[begin Provided records]

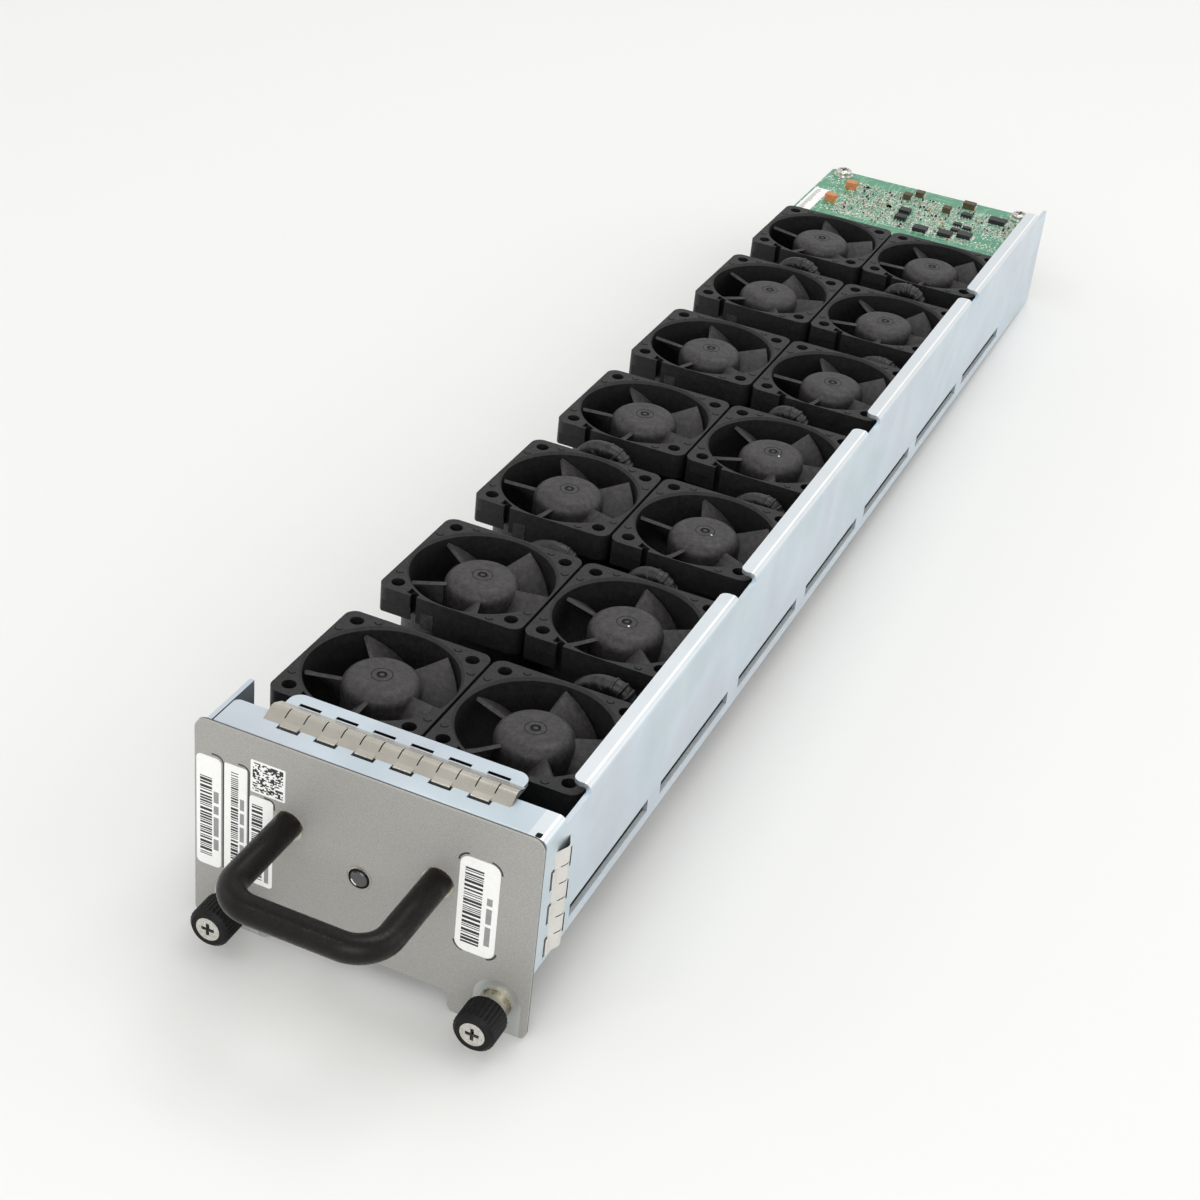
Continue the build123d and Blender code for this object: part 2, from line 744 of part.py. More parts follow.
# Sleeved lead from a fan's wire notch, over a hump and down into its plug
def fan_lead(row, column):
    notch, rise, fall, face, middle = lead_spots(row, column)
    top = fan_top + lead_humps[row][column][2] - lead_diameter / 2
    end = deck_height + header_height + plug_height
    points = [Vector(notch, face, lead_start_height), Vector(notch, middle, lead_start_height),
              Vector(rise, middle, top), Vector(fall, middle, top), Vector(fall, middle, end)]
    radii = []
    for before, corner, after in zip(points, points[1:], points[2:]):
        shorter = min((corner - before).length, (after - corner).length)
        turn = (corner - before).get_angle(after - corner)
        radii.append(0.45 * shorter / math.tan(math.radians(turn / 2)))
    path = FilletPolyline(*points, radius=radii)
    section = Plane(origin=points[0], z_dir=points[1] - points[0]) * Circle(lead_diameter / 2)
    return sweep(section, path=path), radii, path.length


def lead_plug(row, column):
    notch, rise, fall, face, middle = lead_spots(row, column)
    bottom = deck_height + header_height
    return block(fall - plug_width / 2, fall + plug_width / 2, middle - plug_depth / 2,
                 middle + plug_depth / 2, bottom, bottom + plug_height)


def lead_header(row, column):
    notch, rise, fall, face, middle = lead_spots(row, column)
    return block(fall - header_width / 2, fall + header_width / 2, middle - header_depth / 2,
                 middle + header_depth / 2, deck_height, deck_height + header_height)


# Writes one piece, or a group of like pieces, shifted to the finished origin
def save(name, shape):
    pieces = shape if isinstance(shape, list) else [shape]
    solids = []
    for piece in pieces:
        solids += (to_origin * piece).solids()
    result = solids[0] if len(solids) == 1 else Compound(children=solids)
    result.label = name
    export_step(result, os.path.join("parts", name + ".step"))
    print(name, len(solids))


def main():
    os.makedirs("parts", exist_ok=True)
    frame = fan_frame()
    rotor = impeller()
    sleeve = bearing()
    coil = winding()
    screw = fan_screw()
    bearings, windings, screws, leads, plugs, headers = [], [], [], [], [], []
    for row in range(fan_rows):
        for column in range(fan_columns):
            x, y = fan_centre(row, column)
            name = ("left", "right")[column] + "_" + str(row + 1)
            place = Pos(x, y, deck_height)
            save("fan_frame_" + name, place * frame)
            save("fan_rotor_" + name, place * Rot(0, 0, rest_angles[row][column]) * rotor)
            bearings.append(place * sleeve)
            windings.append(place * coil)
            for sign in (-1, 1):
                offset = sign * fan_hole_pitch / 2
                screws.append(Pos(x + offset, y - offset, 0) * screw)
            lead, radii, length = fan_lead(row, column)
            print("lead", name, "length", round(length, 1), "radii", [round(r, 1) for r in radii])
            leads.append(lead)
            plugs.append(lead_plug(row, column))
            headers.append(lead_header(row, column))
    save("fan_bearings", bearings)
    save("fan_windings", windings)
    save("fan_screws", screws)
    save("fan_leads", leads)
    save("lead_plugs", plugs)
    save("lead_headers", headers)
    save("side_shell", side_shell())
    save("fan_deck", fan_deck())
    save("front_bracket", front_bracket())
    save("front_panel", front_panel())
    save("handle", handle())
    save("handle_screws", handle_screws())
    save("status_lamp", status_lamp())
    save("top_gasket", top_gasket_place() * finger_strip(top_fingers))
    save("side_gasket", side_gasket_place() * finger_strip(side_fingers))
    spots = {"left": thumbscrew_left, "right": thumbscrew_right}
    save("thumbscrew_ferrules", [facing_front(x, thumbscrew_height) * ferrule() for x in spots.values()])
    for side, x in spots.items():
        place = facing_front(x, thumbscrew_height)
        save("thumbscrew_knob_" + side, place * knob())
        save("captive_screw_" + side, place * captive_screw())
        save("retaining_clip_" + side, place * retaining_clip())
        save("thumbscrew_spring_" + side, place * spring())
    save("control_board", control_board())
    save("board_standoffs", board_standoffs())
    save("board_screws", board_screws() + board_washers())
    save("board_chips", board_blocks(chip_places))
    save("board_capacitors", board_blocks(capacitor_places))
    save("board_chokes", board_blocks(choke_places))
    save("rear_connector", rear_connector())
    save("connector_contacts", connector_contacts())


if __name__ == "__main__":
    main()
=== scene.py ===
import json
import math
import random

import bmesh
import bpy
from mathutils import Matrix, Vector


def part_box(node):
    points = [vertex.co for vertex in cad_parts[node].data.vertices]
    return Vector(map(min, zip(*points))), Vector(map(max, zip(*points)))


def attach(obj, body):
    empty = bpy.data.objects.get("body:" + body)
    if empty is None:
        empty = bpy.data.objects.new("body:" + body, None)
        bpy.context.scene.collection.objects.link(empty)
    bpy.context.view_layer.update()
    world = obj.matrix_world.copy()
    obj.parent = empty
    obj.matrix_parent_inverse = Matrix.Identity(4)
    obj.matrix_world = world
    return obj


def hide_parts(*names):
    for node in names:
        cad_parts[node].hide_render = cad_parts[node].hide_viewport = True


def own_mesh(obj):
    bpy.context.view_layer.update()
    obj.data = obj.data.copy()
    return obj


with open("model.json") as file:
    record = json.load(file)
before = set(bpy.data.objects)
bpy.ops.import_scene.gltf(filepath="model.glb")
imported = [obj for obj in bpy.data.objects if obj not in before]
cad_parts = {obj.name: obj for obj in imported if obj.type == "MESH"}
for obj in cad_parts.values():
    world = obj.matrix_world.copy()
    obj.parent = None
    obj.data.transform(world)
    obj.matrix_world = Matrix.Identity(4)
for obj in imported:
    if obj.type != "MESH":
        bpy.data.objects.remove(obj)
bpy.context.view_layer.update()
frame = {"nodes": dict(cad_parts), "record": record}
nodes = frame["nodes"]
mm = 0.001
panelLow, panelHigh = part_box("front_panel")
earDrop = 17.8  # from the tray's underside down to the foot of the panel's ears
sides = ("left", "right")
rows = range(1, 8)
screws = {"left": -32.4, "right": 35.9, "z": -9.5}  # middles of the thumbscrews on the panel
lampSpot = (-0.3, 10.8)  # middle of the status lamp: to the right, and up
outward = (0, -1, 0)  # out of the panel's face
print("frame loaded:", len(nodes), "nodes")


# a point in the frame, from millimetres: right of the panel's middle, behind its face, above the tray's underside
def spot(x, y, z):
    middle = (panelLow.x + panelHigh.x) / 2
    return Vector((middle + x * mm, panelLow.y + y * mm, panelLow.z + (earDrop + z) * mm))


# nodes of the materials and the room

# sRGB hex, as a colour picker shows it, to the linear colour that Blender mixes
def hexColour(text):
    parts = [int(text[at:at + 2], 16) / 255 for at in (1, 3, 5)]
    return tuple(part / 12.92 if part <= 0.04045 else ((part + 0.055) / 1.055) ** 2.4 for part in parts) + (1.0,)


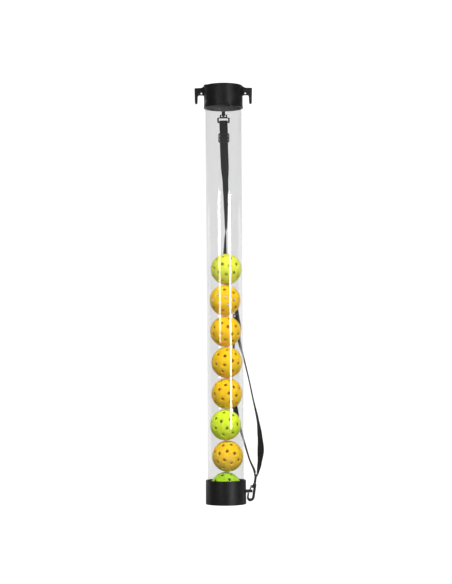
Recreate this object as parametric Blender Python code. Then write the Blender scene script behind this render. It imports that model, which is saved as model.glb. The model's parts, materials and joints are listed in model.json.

[end Provided records]

== Task instructions ==
Starting with the line that contains "for side, x", repeat each line exactly, and stop once the line that contains "before = set(bpy.data.objects)" has been repeated.

== Solution to the exercise ==
    for side, x in spots.items():
        place = facing_front(x, thumbscrew_height)
        save("thumbscrew_knob_" + side, place * knob())
        save("captive_screw_" + side, place * captive_screw())
        save("retaining_clip_" + side, place * retaining_clip())
        save("thumbscrew_spring_" + side, place * spring())
    save("control_board", control_board())
    save("board_standoffs", board_standoffs())
    save("board_screws", board_screws() + board_washers())
    save("board_chips", board_blocks(chip_places))
    save("board_capacitors", board_blocks(capacitor_places))
    save("board_chokes", board_blocks(choke_places))
    save("rear_connector", rear_connector())
    save("connector_contacts", connector_contacts())


if __name__ == "__main__":
    main()
=== scene.py ===
import json
import math
import random

import bmesh
import bpy
from mathutils import Matrix, Vector


def part_box(node):
    points = [vertex.co for vertex in cad_parts[node].data.vertices]
    return Vector(map(min, zip(*points))), Vector(map(max, zip(*points)))


def attach(obj, body):
    empty = bpy.data.objects.get("body:" + body)
    if empty is None:
        empty = bpy.data.objects.new("body:" + body, None)
        bpy.context.scene.collection.objects.link(empty)
    bpy.context.view_layer.update()
    world = obj.matrix_world.copy()
    obj.parent = empty
    obj.matrix_parent_inverse = Matrix.Identity(4)
    obj.matrix_world = world
    return obj


def hide_parts(*names):
    for node in names:
        cad_parts[node].hide_render = cad_parts[node].hide_viewport = True


def own_mesh(obj):
    bpy.context.view_layer.update()
    obj.data = obj.data.copy()
    return obj


with open("model.json") as file:
    record = json.load(file)
before = set(bpy.data.objects)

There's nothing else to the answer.